Stated task |
Look below for the line containing "for scoop in"; from there through the line containing "obj.matrix_parent_inverse = Matrix.Identity(4)", both lines included, please set down each line exactly and nothing else.

(3D code data)
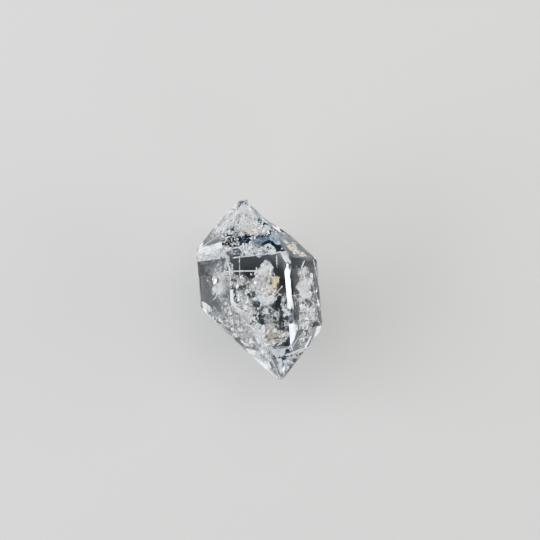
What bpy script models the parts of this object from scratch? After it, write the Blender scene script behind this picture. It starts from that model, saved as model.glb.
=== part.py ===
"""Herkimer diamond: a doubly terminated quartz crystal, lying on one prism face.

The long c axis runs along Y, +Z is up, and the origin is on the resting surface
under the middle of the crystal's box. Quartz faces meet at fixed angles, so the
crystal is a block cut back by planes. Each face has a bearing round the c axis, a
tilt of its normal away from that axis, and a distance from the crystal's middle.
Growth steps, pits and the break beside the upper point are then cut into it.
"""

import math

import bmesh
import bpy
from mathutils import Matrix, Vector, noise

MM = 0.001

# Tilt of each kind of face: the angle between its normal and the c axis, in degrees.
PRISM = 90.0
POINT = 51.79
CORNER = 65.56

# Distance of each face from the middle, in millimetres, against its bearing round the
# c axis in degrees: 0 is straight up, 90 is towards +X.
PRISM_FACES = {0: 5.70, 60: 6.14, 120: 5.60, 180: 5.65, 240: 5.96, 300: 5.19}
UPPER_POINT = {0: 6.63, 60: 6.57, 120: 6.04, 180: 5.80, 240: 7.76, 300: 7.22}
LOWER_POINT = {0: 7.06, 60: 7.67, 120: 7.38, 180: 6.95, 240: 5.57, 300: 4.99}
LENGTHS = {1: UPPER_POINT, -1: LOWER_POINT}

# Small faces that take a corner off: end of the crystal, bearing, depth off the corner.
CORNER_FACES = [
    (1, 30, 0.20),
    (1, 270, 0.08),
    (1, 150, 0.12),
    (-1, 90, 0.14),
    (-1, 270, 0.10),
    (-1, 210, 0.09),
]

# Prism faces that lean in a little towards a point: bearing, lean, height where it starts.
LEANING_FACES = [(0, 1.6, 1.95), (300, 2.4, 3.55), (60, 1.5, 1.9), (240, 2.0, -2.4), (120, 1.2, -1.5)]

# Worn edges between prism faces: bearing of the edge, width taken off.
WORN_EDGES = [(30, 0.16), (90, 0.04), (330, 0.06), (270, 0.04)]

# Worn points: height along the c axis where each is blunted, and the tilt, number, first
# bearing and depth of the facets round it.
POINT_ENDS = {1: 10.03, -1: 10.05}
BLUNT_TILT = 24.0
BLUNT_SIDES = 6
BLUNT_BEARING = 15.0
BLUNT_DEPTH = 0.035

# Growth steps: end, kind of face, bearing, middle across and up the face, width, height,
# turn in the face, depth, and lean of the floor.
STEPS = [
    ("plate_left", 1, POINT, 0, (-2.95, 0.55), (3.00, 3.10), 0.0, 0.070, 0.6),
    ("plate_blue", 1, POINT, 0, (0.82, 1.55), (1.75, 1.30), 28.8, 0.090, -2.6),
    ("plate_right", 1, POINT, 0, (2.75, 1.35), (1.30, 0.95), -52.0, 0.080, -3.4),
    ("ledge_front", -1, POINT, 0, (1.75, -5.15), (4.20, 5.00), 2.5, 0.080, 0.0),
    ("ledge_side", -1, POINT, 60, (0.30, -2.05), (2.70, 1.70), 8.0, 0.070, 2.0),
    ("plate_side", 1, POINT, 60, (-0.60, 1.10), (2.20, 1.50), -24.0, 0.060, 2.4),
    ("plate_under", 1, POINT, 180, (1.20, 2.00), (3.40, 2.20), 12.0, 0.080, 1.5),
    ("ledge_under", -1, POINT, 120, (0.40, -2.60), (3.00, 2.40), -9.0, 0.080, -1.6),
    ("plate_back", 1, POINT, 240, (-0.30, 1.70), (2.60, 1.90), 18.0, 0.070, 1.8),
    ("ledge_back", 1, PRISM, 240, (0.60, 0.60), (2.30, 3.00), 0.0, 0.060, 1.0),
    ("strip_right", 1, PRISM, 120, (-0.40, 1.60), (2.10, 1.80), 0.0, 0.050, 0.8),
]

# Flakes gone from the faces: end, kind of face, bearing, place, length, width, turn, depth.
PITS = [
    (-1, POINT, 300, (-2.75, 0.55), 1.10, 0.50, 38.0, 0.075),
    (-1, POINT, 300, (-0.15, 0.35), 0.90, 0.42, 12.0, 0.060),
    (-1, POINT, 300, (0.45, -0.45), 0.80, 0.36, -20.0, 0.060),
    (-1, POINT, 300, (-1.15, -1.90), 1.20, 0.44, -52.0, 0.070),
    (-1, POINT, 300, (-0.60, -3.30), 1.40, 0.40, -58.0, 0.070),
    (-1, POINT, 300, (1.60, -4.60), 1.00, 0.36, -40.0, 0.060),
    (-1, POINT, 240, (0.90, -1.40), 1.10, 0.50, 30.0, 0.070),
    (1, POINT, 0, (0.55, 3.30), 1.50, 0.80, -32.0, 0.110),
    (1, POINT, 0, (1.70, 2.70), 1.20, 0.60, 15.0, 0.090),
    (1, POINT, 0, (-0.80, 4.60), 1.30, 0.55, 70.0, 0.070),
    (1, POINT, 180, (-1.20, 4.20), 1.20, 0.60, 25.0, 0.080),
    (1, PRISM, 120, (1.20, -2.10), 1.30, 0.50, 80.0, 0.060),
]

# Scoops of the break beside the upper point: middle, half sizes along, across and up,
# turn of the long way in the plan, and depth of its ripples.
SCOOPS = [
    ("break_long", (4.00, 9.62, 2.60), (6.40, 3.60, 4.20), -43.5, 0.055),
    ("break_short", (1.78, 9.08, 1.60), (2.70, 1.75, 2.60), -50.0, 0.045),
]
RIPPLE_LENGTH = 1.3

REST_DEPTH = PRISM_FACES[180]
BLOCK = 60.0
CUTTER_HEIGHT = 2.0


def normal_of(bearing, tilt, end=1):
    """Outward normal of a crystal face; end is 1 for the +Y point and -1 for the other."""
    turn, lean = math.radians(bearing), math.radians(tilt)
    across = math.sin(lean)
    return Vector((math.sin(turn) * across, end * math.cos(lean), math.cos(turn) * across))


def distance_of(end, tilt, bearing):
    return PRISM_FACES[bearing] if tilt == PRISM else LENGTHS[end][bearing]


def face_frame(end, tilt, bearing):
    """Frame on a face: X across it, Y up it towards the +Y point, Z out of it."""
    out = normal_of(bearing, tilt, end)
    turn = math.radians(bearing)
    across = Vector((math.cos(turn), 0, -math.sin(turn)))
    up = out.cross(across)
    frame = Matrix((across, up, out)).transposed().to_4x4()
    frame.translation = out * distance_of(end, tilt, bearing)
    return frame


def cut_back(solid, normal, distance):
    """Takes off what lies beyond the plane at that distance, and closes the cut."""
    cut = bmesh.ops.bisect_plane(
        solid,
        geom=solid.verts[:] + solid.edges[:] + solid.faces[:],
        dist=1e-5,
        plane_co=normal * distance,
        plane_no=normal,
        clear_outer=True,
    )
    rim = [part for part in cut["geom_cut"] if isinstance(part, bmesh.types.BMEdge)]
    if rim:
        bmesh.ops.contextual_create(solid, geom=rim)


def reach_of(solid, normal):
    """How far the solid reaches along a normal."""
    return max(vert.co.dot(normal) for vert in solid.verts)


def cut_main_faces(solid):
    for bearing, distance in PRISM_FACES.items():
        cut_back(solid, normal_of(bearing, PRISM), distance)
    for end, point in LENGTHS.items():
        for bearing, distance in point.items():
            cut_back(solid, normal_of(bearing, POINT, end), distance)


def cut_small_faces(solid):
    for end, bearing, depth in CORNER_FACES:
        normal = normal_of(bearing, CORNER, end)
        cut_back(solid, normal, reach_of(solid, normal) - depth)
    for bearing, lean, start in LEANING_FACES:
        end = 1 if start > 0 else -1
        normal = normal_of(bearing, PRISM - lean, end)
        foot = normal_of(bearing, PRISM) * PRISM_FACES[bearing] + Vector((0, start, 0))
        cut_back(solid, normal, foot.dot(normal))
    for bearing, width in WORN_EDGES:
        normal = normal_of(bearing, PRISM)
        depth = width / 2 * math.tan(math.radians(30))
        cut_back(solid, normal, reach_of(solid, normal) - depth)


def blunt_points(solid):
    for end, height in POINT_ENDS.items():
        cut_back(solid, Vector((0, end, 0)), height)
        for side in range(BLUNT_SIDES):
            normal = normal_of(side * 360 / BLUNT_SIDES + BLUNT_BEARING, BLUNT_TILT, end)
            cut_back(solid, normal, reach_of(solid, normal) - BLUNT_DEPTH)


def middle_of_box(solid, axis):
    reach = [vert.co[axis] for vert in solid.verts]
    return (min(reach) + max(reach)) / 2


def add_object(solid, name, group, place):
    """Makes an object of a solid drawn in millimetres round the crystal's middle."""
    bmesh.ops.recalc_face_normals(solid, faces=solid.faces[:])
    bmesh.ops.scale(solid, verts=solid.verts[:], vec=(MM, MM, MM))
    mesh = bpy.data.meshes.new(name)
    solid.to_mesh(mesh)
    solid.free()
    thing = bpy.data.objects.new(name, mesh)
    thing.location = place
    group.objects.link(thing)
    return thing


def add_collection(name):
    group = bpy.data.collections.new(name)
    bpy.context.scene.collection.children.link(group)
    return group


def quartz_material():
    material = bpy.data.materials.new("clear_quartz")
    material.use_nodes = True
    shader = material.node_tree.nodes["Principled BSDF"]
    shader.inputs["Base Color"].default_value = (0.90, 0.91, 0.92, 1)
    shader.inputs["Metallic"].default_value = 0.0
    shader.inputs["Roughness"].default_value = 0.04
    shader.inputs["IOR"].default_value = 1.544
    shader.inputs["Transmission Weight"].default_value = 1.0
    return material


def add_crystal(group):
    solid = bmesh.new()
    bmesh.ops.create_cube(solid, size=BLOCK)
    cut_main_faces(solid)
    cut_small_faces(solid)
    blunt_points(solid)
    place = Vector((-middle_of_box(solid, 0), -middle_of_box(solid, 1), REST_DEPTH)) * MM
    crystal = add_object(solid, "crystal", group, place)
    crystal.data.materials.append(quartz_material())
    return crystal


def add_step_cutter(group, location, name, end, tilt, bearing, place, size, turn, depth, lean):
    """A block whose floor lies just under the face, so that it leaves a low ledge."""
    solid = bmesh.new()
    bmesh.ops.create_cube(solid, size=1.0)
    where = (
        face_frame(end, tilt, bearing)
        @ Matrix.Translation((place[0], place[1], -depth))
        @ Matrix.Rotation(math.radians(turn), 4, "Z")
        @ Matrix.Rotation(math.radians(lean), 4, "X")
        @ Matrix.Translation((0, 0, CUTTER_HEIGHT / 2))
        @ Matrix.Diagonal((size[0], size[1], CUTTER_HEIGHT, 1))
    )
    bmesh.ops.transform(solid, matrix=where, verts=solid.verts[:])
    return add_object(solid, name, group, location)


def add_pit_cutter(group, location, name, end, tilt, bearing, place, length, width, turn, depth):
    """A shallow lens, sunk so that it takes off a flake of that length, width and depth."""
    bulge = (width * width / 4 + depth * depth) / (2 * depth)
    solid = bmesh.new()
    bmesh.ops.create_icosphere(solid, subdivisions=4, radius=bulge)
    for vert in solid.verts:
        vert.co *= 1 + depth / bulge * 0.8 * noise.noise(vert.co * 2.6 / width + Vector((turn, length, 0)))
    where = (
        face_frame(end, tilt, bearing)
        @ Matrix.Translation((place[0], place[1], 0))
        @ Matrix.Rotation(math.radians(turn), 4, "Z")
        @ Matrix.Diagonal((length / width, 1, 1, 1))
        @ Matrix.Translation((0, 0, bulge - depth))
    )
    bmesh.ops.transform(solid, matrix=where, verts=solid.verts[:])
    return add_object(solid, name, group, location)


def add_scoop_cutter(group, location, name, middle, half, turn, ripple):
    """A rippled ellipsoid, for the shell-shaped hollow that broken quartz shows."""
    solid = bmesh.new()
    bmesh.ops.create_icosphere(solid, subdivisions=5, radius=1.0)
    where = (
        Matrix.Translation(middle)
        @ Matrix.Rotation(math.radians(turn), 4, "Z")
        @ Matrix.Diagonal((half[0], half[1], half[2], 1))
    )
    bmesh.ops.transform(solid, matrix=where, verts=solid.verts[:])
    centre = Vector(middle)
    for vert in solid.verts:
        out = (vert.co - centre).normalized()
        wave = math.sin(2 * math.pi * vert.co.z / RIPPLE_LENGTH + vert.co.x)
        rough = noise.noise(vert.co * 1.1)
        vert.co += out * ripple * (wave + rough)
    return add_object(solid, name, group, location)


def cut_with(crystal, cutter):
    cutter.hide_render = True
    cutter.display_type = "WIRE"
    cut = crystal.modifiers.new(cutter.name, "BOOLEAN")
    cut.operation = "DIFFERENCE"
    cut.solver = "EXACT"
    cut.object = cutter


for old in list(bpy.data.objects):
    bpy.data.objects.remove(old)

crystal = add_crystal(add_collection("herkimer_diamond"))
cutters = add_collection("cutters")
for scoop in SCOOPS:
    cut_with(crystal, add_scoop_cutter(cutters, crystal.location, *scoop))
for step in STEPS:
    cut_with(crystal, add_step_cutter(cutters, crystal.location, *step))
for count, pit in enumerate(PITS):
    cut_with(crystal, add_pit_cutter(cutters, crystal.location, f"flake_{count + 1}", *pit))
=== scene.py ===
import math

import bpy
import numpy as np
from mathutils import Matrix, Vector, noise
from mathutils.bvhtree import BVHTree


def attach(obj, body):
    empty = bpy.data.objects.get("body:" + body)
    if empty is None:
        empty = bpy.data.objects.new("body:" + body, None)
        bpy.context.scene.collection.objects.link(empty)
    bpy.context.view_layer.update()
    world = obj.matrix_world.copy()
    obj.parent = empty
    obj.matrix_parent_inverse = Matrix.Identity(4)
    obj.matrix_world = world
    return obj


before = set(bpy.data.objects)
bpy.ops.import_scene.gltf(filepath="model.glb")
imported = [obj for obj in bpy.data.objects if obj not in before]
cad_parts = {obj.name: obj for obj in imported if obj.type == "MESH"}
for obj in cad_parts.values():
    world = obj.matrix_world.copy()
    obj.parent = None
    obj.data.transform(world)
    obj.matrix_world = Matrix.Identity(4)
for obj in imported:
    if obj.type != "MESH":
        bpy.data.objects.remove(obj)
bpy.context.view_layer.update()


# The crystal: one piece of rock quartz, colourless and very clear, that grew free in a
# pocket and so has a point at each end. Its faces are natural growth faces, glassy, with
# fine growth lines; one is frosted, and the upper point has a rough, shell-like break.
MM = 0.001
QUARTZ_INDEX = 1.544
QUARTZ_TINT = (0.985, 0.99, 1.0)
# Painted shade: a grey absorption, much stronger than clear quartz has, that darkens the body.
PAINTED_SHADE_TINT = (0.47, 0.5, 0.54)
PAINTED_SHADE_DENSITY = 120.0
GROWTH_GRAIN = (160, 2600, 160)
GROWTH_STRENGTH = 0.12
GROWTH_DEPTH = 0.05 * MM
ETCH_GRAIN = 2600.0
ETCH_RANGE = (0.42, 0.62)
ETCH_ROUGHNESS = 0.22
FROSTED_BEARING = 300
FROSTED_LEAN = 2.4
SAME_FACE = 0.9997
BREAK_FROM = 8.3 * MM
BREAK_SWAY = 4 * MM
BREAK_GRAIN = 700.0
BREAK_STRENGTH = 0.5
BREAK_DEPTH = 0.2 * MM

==

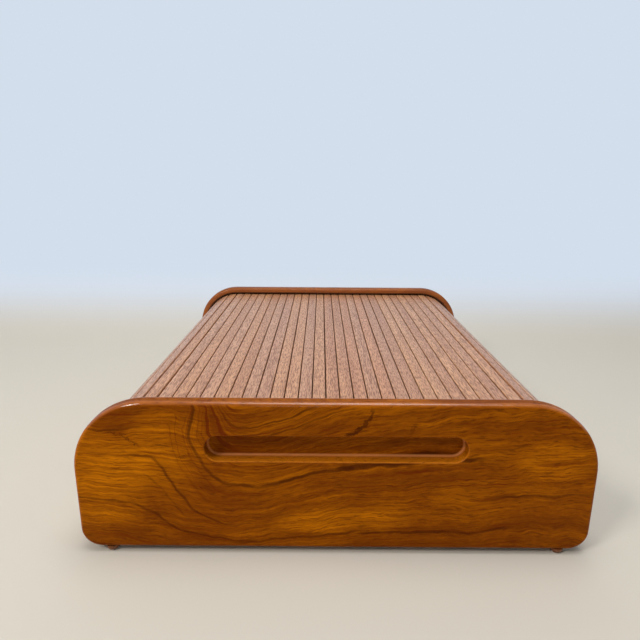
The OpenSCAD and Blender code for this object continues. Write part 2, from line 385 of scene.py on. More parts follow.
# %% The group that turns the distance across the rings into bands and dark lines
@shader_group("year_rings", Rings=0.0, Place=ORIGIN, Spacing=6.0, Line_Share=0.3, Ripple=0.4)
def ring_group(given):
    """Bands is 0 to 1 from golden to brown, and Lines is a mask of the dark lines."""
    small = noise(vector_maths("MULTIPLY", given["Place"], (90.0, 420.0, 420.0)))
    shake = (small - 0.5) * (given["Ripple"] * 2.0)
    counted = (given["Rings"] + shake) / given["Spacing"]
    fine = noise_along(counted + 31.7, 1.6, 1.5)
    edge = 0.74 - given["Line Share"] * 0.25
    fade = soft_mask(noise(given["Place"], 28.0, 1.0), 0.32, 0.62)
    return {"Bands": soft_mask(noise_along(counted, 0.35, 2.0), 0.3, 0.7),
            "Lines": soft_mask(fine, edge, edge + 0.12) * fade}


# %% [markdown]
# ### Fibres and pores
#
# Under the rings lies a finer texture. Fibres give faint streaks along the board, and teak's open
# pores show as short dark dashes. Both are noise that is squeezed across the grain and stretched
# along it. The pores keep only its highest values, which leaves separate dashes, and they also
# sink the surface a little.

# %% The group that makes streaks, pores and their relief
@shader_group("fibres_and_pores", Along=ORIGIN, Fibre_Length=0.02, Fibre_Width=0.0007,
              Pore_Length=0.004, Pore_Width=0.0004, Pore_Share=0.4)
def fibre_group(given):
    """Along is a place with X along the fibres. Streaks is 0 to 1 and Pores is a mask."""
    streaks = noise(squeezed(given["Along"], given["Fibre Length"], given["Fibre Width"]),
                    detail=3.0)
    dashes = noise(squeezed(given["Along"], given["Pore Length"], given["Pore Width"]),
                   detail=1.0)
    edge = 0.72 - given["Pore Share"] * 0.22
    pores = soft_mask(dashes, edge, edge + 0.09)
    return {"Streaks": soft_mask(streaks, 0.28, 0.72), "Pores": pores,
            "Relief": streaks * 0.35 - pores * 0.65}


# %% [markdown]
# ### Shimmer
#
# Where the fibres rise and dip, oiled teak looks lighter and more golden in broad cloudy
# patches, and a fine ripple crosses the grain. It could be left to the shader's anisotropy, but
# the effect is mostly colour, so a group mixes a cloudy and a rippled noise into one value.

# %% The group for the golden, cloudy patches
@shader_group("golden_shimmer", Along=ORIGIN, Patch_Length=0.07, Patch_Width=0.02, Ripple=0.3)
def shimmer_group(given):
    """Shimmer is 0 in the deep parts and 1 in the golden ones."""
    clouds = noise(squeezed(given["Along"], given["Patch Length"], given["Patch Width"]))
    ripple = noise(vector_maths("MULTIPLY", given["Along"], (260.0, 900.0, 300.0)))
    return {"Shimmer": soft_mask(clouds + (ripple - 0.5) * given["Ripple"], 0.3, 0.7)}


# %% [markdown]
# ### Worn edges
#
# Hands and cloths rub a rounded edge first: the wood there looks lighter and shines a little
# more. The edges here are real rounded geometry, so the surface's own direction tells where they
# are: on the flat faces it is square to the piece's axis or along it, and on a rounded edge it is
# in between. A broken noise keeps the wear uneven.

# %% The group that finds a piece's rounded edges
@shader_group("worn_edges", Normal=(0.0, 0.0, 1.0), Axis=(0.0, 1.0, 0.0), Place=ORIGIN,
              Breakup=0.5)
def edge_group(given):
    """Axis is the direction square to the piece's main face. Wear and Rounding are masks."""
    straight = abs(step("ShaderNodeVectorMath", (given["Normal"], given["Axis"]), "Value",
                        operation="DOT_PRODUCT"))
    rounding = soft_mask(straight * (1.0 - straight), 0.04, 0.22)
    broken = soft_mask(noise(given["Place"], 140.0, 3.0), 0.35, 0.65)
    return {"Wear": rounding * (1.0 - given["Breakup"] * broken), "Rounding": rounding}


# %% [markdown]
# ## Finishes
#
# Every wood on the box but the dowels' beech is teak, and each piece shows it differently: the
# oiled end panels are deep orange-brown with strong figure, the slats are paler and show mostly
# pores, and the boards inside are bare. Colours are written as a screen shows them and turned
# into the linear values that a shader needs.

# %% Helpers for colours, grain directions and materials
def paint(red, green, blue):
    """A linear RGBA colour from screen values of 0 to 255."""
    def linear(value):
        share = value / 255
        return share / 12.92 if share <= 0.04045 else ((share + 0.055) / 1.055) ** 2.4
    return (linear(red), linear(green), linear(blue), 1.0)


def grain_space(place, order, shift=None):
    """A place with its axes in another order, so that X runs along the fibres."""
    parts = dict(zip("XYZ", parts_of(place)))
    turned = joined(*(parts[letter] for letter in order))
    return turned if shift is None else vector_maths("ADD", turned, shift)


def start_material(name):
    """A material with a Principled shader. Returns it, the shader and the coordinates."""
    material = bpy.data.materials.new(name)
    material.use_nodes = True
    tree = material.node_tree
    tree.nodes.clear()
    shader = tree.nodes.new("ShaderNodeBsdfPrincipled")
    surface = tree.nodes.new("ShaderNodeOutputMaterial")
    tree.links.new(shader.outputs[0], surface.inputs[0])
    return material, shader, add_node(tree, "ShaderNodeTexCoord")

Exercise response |
for scoop in SCOOPS:
    cut_with(crystal, add_scoop_cutter(cutters, crystal.location, *scoop))
for step in STEPS:
    cut_with(crystal, add_step_cutter(cutters, crystal.location, *step))
for count, pit in enumerate(PITS):
    cut_with(crystal, add_pit_cutter(cutters, crystal.location, f"flake_{count + 1}", *pit))
=== scene.py ===
import math

import bpy
import numpy as np
from mathutils import Matrix, Vector, noise
from mathutils.bvhtree import BVHTree


def attach(obj, body):
    empty = bpy.data.objects.get("body:" + body)
    if empty is None:
        empty = bpy.data.objects.new("body:" + body, None)
        bpy.context.scene.collection.objects.link(empty)
    bpy.context.view_layer.update()
    world = obj.matrix_world.copy()
    obj.parent = empty
    obj.matrix_parent_inverse = Matrix.Identity(4)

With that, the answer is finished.